Data records:
______
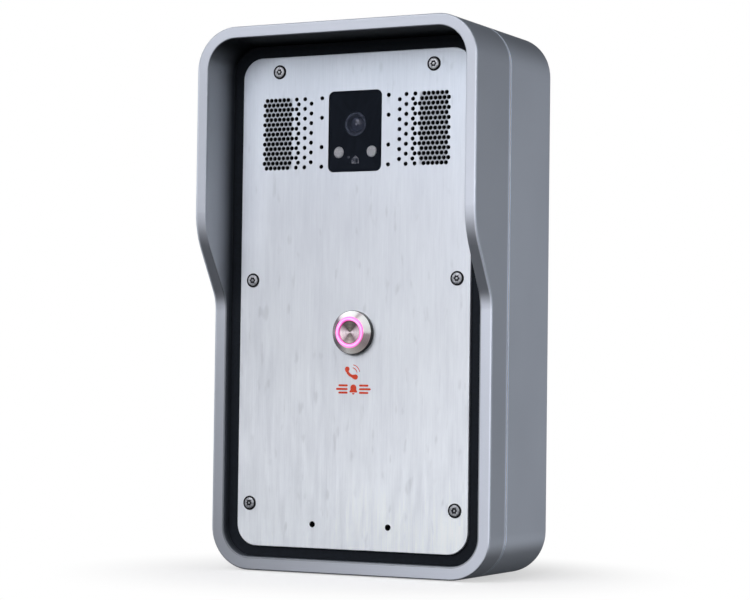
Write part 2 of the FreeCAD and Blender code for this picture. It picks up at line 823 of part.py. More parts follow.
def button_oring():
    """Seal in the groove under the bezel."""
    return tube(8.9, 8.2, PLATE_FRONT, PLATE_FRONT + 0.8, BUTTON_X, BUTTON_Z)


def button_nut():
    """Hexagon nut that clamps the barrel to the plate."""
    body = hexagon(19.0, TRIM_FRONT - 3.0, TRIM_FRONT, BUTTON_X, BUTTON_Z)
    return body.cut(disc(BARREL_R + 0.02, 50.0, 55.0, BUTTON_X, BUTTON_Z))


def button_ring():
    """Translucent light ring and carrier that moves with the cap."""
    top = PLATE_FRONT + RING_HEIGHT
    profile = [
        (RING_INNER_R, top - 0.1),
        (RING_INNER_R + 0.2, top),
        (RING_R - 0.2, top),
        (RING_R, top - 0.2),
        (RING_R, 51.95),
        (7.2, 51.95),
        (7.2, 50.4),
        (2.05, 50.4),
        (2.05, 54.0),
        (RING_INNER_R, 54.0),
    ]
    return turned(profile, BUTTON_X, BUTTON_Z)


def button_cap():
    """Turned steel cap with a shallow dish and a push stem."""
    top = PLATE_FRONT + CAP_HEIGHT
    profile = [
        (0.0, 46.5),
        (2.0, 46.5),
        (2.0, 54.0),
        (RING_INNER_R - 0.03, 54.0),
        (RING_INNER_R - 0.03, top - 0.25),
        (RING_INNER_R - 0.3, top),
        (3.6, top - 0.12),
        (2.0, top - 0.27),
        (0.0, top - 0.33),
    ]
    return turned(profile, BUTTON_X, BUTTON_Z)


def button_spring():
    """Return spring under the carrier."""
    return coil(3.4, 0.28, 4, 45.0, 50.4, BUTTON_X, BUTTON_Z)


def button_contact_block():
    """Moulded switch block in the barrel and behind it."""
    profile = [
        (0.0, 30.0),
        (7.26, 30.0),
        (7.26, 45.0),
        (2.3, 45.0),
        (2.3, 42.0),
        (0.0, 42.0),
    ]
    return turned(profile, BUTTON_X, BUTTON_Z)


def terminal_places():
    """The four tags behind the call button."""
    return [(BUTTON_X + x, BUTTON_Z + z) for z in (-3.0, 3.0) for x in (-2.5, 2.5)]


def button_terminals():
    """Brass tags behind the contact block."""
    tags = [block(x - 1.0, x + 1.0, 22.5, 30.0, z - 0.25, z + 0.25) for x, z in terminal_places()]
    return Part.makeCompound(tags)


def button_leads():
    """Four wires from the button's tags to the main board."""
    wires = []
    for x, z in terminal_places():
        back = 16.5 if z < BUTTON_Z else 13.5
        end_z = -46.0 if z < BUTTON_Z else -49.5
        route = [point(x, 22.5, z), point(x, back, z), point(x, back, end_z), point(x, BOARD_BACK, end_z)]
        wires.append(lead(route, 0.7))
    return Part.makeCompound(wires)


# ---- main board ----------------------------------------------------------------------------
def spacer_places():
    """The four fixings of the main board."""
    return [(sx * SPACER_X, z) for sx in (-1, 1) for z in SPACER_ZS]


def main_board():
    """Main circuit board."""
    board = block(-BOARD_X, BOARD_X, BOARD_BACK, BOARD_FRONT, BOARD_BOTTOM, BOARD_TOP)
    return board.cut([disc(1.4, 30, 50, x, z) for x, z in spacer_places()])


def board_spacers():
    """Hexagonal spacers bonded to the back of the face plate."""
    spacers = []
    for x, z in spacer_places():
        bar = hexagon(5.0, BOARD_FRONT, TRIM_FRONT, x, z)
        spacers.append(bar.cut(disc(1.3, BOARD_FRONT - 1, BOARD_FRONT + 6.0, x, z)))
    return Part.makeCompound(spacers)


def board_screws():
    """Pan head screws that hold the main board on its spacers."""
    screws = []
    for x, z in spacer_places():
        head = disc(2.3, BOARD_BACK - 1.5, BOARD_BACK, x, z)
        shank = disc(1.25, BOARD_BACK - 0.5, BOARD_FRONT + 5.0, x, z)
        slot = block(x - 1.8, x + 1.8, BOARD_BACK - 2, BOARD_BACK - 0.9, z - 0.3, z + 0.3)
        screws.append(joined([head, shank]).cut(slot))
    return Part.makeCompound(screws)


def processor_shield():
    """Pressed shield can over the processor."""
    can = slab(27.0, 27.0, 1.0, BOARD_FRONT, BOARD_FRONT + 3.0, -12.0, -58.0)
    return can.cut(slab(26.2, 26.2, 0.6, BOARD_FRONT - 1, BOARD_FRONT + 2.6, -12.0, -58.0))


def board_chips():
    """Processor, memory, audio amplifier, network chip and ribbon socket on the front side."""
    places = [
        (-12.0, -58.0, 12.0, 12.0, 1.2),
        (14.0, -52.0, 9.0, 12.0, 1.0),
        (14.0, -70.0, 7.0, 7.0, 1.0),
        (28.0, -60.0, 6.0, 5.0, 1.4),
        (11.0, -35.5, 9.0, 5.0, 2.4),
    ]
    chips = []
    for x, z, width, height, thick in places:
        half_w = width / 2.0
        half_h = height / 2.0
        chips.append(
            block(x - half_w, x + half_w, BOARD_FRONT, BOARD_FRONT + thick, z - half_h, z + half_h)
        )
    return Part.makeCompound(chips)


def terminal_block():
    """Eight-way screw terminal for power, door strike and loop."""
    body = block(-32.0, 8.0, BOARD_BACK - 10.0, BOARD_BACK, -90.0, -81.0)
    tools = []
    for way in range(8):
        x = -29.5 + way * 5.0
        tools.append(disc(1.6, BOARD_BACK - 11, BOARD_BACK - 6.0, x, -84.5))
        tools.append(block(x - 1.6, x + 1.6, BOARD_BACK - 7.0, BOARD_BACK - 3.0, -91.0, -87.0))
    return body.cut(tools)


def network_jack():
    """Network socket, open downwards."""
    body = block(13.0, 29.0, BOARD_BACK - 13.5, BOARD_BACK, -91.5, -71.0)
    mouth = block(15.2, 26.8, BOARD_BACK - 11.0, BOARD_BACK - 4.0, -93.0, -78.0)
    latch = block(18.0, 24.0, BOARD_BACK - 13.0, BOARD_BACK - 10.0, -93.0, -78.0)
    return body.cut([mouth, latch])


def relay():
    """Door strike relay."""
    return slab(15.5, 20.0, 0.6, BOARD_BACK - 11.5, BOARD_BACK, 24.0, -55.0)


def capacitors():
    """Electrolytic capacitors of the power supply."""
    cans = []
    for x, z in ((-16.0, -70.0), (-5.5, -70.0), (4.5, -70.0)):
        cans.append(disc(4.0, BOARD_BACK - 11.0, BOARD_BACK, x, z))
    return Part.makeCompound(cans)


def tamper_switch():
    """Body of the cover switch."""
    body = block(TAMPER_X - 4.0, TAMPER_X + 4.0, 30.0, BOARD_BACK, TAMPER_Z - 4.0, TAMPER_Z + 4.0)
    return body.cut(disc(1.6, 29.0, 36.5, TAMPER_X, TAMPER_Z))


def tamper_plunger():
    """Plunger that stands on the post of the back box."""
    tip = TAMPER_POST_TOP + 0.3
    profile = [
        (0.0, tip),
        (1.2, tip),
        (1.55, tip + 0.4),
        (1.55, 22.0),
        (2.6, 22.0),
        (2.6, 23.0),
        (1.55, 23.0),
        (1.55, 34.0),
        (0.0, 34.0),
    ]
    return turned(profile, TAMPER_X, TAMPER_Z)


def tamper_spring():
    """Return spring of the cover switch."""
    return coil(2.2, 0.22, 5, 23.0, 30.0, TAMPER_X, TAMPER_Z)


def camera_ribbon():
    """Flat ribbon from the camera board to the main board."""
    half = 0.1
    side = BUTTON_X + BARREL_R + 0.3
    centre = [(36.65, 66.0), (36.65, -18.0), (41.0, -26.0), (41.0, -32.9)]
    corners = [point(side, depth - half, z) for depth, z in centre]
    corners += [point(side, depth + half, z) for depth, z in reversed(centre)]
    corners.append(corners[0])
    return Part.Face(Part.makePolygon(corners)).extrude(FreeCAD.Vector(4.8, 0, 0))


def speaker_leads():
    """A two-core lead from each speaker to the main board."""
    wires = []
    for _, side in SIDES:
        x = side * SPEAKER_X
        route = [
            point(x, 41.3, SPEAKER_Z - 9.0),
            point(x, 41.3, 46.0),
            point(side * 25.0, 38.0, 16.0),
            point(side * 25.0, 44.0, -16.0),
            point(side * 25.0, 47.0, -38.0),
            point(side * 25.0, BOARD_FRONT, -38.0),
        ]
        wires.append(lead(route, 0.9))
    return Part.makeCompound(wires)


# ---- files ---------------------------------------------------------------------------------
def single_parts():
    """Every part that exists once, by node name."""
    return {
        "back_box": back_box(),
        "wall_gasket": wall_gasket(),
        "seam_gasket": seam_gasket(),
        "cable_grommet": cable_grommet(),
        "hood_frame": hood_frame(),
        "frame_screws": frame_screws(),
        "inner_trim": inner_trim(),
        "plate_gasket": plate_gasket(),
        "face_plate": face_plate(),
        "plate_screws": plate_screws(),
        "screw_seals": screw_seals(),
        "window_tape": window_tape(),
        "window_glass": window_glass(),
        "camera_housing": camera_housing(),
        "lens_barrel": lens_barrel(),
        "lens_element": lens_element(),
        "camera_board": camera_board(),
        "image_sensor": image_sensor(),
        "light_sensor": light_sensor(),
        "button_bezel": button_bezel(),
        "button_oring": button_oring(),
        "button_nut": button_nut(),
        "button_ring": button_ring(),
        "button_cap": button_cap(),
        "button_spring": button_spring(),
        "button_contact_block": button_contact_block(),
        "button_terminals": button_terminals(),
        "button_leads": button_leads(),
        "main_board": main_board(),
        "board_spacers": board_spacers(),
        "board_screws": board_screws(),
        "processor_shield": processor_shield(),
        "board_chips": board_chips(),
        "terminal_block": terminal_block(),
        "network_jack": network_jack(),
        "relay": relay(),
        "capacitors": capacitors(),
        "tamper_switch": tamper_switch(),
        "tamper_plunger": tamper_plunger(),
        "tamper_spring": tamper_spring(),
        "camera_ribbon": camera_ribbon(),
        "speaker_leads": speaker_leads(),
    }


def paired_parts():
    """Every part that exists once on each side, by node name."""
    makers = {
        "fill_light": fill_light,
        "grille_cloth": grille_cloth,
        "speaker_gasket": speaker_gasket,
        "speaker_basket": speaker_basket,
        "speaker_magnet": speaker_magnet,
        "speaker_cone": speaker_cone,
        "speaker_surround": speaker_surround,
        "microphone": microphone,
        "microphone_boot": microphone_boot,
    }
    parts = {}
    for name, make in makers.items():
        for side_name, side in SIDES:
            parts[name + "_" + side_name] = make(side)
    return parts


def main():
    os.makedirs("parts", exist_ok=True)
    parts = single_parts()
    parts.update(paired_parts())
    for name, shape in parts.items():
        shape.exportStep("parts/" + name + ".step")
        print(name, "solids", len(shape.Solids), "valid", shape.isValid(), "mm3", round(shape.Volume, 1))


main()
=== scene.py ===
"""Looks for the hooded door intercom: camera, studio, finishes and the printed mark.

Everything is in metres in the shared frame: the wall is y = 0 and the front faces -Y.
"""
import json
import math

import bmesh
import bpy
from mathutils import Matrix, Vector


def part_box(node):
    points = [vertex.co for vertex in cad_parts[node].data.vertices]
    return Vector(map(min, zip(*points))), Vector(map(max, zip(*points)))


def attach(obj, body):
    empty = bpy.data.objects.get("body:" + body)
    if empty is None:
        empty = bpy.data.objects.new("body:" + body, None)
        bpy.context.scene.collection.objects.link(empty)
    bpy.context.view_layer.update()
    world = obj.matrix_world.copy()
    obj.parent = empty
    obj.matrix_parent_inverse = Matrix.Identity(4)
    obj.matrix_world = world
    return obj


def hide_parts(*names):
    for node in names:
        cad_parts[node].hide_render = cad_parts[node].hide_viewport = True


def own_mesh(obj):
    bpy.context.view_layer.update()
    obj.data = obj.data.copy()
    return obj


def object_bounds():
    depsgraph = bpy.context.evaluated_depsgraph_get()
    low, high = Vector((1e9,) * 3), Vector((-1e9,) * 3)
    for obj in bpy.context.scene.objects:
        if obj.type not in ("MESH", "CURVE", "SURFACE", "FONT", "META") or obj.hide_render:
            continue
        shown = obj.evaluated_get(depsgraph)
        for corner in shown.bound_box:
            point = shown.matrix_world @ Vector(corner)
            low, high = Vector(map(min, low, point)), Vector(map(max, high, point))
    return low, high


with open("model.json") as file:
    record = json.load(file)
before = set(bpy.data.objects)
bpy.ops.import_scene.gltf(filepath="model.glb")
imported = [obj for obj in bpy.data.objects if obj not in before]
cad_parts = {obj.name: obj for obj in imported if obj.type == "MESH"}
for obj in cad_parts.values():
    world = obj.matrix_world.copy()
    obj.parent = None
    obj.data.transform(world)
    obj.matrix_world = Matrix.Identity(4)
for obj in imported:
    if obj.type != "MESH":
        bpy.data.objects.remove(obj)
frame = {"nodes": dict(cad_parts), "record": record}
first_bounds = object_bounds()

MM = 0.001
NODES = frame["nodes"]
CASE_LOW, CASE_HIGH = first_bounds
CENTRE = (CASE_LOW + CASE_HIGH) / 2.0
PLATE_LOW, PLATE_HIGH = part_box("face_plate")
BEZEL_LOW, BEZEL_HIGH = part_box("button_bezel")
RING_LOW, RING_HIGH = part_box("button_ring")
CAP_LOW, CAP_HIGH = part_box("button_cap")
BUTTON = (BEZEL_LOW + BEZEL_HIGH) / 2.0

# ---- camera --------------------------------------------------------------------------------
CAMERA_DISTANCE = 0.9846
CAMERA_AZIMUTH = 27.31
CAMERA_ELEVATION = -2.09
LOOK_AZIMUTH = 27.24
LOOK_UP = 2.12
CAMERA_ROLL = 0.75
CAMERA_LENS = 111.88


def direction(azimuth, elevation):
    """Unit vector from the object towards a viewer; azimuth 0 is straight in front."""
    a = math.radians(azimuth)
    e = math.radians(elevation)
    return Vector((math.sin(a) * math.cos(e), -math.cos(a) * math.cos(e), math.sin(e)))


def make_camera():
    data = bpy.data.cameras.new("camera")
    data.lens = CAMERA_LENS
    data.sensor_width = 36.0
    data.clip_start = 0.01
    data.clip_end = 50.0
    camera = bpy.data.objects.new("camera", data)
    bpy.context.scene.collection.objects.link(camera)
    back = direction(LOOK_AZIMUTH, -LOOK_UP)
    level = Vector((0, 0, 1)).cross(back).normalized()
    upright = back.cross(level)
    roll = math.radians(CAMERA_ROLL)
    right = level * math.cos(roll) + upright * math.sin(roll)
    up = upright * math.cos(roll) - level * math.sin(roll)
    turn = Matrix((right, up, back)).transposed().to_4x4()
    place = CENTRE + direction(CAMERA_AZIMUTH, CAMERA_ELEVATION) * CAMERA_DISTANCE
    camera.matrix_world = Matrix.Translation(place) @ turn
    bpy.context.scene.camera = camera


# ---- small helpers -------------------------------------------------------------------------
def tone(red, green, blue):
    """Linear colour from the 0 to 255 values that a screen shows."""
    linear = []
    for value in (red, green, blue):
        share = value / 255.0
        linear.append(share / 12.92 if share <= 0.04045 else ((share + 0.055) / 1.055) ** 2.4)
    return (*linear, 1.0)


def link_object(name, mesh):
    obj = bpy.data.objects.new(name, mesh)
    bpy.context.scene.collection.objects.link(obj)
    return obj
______
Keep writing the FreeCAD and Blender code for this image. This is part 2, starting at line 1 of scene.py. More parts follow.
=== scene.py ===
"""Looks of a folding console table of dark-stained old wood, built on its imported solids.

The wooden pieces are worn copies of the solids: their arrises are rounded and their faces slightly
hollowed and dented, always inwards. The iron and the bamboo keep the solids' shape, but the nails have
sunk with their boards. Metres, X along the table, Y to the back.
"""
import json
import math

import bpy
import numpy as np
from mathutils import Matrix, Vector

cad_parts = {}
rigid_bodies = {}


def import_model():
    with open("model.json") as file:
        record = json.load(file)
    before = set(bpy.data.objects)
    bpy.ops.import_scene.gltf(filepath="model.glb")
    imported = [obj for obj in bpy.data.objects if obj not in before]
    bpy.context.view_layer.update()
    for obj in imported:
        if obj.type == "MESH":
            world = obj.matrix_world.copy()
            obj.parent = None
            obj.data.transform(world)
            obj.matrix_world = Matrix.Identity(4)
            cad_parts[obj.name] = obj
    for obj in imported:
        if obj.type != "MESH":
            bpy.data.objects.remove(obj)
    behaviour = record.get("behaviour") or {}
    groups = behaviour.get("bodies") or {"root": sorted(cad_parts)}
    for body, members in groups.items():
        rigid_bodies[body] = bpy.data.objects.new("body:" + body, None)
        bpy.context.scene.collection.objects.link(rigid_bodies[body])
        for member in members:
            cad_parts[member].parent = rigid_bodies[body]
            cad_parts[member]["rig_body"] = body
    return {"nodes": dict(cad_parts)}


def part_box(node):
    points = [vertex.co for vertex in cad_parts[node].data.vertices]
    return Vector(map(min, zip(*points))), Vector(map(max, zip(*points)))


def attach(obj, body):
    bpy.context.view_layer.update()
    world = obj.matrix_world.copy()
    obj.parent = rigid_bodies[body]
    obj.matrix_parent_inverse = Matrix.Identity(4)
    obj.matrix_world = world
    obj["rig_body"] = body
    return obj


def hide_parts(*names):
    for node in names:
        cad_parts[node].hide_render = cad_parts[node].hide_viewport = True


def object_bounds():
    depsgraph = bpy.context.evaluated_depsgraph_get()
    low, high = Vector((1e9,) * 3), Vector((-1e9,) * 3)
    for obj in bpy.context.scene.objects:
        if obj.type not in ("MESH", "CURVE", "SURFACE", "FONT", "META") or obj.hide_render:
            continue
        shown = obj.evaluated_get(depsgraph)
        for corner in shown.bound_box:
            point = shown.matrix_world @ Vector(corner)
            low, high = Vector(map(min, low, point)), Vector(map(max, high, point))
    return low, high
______
Task directions: Repeat, word for word, only the lines from the line holding "Write part 2" through the line holding "return body.cut(disc(BARREL_R +", with both of those lines included.

Task solution:
Write part 2 of the FreeCAD and Blender code for this picture. It picks up at line 823 of part.py. More parts follow.
def button_oring():
    """Seal in the groove under the bezel."""
    return tube(8.9, 8.2, PLATE_FRONT, PLATE_FRONT + 0.8, BUTTON_X, BUTTON_Z)


def button_nut():
    """Hexagon nut that clamps the barrel to the plate."""
    body = hexagon(19.0, TRIM_FRONT - 3.0, TRIM_FRONT, BUTTON_X, BUTTON_Z)
    return body.cut(disc(BARREL_R + 0.02, 50.0, 55.0, BUTTON_X, BUTTON_Z))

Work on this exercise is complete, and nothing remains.